Y2K Wasn't Just Butterfly Clips: The Real Comeback Nobody's Talking About
Feb 13, 2026
Introduction
Open any fashion article about the "Y2K revival" and you'll get the same story: baby tees, velour tracksuits, low-rise jeans, butterfly clips. Paris Hilton. Britney Spears. Glossy lips and baguette bags.
And sure, that's part of it.
But that version of Y2K ignores an entire universe of early 2000s style that's coming back just as hard — and barely getting covered. The other side. The side that wasn't on MTV's red carpet. The side that was in the skate park, the metal show, the mall parking lot, the basketball court, and the prep school hallway.
We're talking about baggy denim so wide you could fit a small child in one leg. Coogi sweaters with colors that shouldn't work together but absolutely do. Affliction tees with skulls and crosses that screamed "I watch UFC." Grunge flannels layered over band tees. Diesel jeans that cost more than your rent. Ralph Lauren rugby shirts that said "my dad's a lawyer" without saying a word.
That's the Y2K that's actually exploding right now. And nobody's writing about it.
Until now.
Why This Is Happening Now
Fashion runs on a roughly 20-year cycle. The styles your parents wore become the styles you think are cool. It's happened with every generation, and it's happening right now with the early 2000s.
Gen Z — the generation driving this — never lived through the original Y2K era.
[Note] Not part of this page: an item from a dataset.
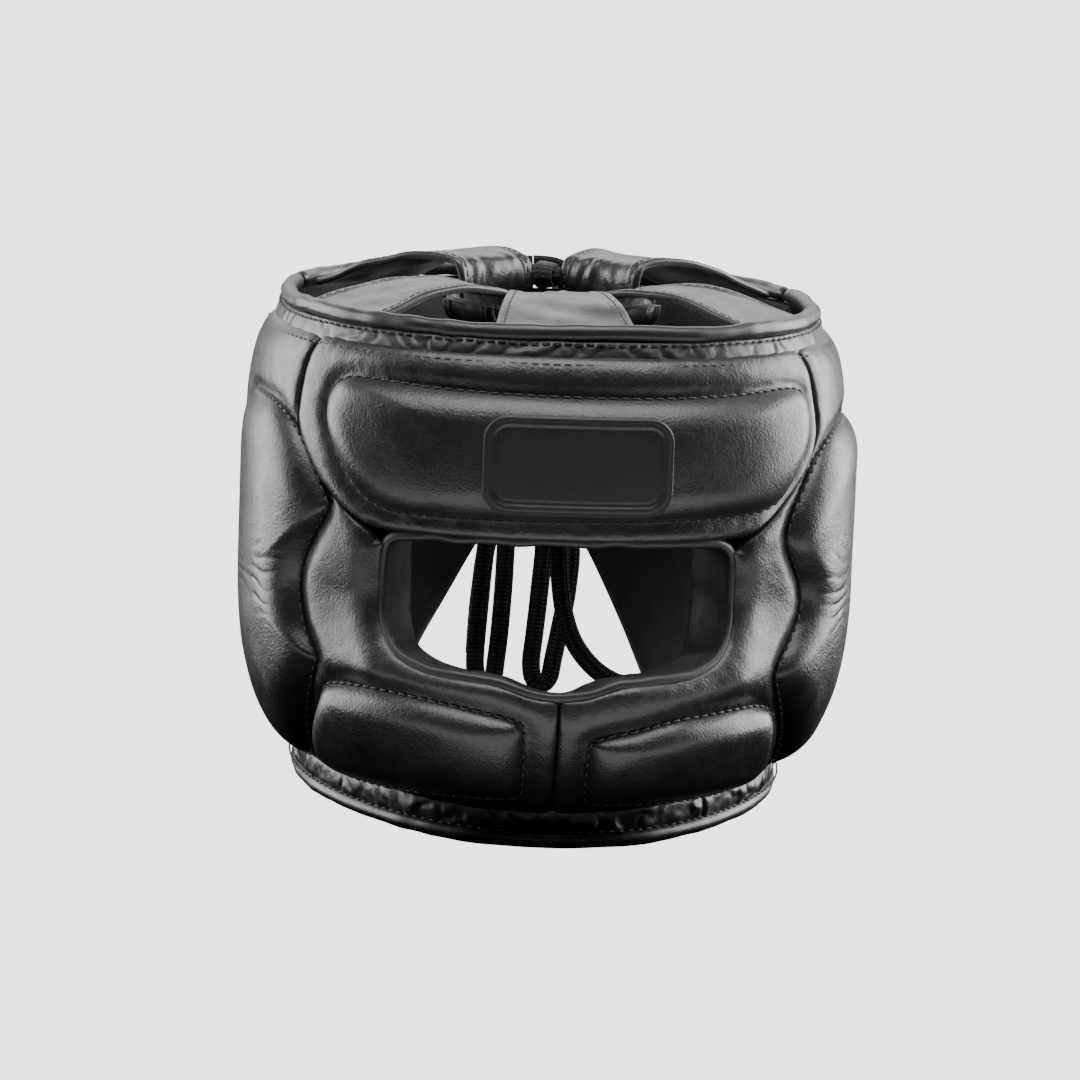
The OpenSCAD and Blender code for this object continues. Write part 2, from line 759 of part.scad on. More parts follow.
module chin_strap() { color(leather_black) strap(long_end_x, anchor_x - 1, 0, strap_w, strap_thick, 14); }
module hook_tape() {
    color([0.14, 0.14, 0.14])
        strap(
            long_end_x + 2, short_end_x - 3, (strap_thick + tape_thick) / 2 + gap / 4,
            tape_w, tape_thick, 5
        );
}
module loop_tape() {
    color([0.14, 0.14, 0.14])
        strap(
            long_end_x, short_end_x - 2, strap_thick / 2 + 1.5 * tape_thick + gap,
            tape_w, tape_thick, 5
        );
}
module short_strap() {
    color(leather_black)
        strap(-anchor_x + 1, short_end_x, short_drop, strap_w, strap_thick, 10);
}

// How far the lining's inner face is from the middle plane, at y and z on the side wall
function lining_x(y, z) =
    let (cut = inner_tuck_share * tuck(z) + wall_front, w = shell_w / 2 - cut, l = forehead_reach - cut)
    w * pow(1 - pow(abs(y - ring_y) / l, squareness), 1 / squareness);

// The leather tabs that hold both straps to the lining
module strap_anchor() {
    tall = 2.5 * strap_thick;
    color(leather_black) for (s = [-1, 1]) {
        z_mid = strap_z(anchor_x) - (s < 0 ? short_drop : 0);
        face = function(outer) function(u, v)
            let (y = strap_y + (u - 0.5) * strap_w, z = z_mid + (v - 0.5) * tall)
            [s * (outer ? lining_x(y, z) - gap : anchor_x + gap), y, z];
        slab(4, 2, face(s > 0), face(s < 0));
    }
}

// ---------- Nodes ----------

color(leather_black) forehead("cover");  // forehead_cover
color(foam_grey) forehead("foam");  // forehead_foam
color(lining_black) forehead("lining");  // forehead_lining
forehead_raised_pad();
forehead_patch();
color(leather_black) side("cover");  // left_side_cover
color(foam_grey) side("foam");  // left_side_foam
color(lining_black) side("lining");  // left_side_lining
left_cheek_pad();
left_ear_bridge();
on_right() color(leather_black) side("cover");  // right_side_cover
on_right() color(foam_grey) side("foam");  // right_side_foam
on_right() color(lining_black) side("lining");  // right_side_lining
on_right() left_cheek_pad();  // right_cheek_pad
on_right() left_ear_bridge();  // right_ear_bridge
left_bar_cover();
on_right() left_bar_cover();  // right_bar_cover
left_bar_pad();
on_right() left_bar_pad();  // right_bar_pad
bar_outer_foam();
bar_plate();
bar_inner_foam();
bar_lining();
eye_binding();
crown_gusset();
crown_piping();
chin_gusset();
chin_piping();
front_crown_tab();
left_side_crown_tab();
on_right() left_side_crown_tab();  // right_side_crown_tab
left_rear_crown_tab();
on_right() left_rear_crown_tab();  // right_rear_crown_tab
crown_lace();
crown_knot();
color(leather_black) left_flap("cover");  // left_flap_cover
color(foam_grey) left_flap("foam");  // left_flap_foam
color(lining_black) left_flap("lining");  // left_flap_lining
left_flap_piping();
left_lace_loops();
left_rear_lace(1);
on_right() color(leather_black) left_flap("cover");  // right_flap_cover
on_right() color(foam_grey) left_flap("foam");  // right_flap_foam
on_right() color(lining_black) left_flap("lining");  // right_flap_lining
on_right() left_flap_piping();  // right_flap_piping
on_right() left_lace_loops();  // right_lace_loops
on_right() left_rear_lace(-1);  // right_rear_lace
bow_knot();
hanging(left_loop_route);  // left_bow_loop
hanging(right_loop_route);  // right_bow_loop
hanging(left_tail_route);  // left_bow_tail
hanging(right_tail_route);  // right_bow_tail
lace_tip(left_tail_route);  // left_lace_tip
lace_tip(right_tail_route);  // right_lace_tip
chin_strap();
hook_tape();
strap_anchor();
short_strap();
loop_tape();
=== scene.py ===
# %% [markdown]
# # A full-face boxing headgear in black leather
# The headgear is a foam shell covered in cowhide, with a padded bar in front of the face, five crown
# tabs drawn together by a lace, and two flaps laced behind the head. The solid model that the parts
# must agree with is loaded first, and every piece made below takes its place from it. Loading it
# first keeps the looks and the measured part in one frame, so nothing has to be fitted by eye.

# %% Load the measured part
import math

import bpy
import numpy as np
from mathutils import Matrix


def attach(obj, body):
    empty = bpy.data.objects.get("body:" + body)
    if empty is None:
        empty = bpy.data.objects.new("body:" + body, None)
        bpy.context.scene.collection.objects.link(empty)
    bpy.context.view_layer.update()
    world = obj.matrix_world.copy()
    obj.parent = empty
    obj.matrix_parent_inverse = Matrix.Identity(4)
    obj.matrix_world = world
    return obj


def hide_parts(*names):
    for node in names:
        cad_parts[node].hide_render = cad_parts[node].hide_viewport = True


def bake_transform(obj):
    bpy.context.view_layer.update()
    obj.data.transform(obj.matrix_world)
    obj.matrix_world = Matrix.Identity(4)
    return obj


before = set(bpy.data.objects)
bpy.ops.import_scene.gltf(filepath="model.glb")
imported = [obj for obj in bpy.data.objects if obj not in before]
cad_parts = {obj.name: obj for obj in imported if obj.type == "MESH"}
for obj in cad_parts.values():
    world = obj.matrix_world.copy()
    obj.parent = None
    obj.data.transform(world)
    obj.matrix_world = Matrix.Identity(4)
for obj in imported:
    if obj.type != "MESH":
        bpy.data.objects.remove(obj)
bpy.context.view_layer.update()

# %% [markdown]
# ## The shell's plan
# Everything on the headgear is sewn to one shell, so one pair of functions says where the leather
# and the lining are. An angle t runs round the head, 0 at the face and 180 behind, and z is the
# height. The plan could be an ellipse, but padding makes the corners squarer, so it is a
# superellipse. All the sizes below are in millimetres, and a mesh is turned to metres as it is made.

# %% Sizes of the shell, in mm and degrees
MM = 0.001
SHELL_W, FOREHEAD_REACH, BAR_REACH, REAR_REACH = 230.0, 132.0, 150.0, 122.0
RIM_Z, SHELL_TOP, SHELL_LOW = 187.0, 177.0, 12.0
TOP_TUCK, BOTTOM_TUCK = 11.0, 31.0
EYE_LOW, EYE_H, EYE_T = 66.0, 43.0, 30.0
EYE_TOP = EYE_LOW + EYE_H
WALL_FRONT, WALL_REAR = 36.0, 24.0
SIDE_END_T, HINGE_T, FLAP_START_T = 94.0, 106.0, 107.0
SEAM_WIDE_T, BAR_FADE_T = 55.0, 66.0
PIPING_R = 3.25
RING_Y = 11.1
# The power of the superellipse that the plan is
PLAN_POWER = 2.3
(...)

They were either babies or not born yet. For them, this stuff isn't nostalgia. It's discovery. They're finding these brands and silhouettes for the first time, through TikTok, through thrift stores, through their older siblings' closets. And they're treating them like buried treasure.
The numbers back it up. The secondhand apparel market grew 14% in 2024 and is projected to hit $74 billion by 2029. Half of Gen Z shoppers are actively seeking alternatives to fast fashion. And the search interest in Y2K clothing has spiked repeatedly over the past two years, with trend forecasters calling 2025–2026 the peak of the revival.
But here's what matters for us: the Y2K pieces that are surging hardest on the resale market aren't the baby tees and mini skirts that every fast fashion brand can knock off for $12. They're the original vintage pieces that can't be replicated. The stuff with real brand heritage, real construction quality, and real cultural weight behind it.
You can't fake a vintage JNCO. You can't replicate 20 years of patina on a Coogi sweater. That's the advantage of buying the real thing.
Baggy Denim: The Anti-Skinny Revolution
If skinny jeans defined the 2010s, the 2020s belong to wide legs. And nowhere is that more obvious than the explosion of vintage baggy denim.
JNCO
JNCO (Judge None Choose One) started in LA in 1985, but the brand exploded in the mid-'90s and early 2000s. The jeans were defined by absurdly wide leg openings — 23 inches, 32 inches, some even wider — and bold embroidered graphics on the back pockets. Flames, skulls, tribal patterns, crowns. They were the uniform of skaters, ravers, metalheads, and anyone who thought boot-cut was for cowards.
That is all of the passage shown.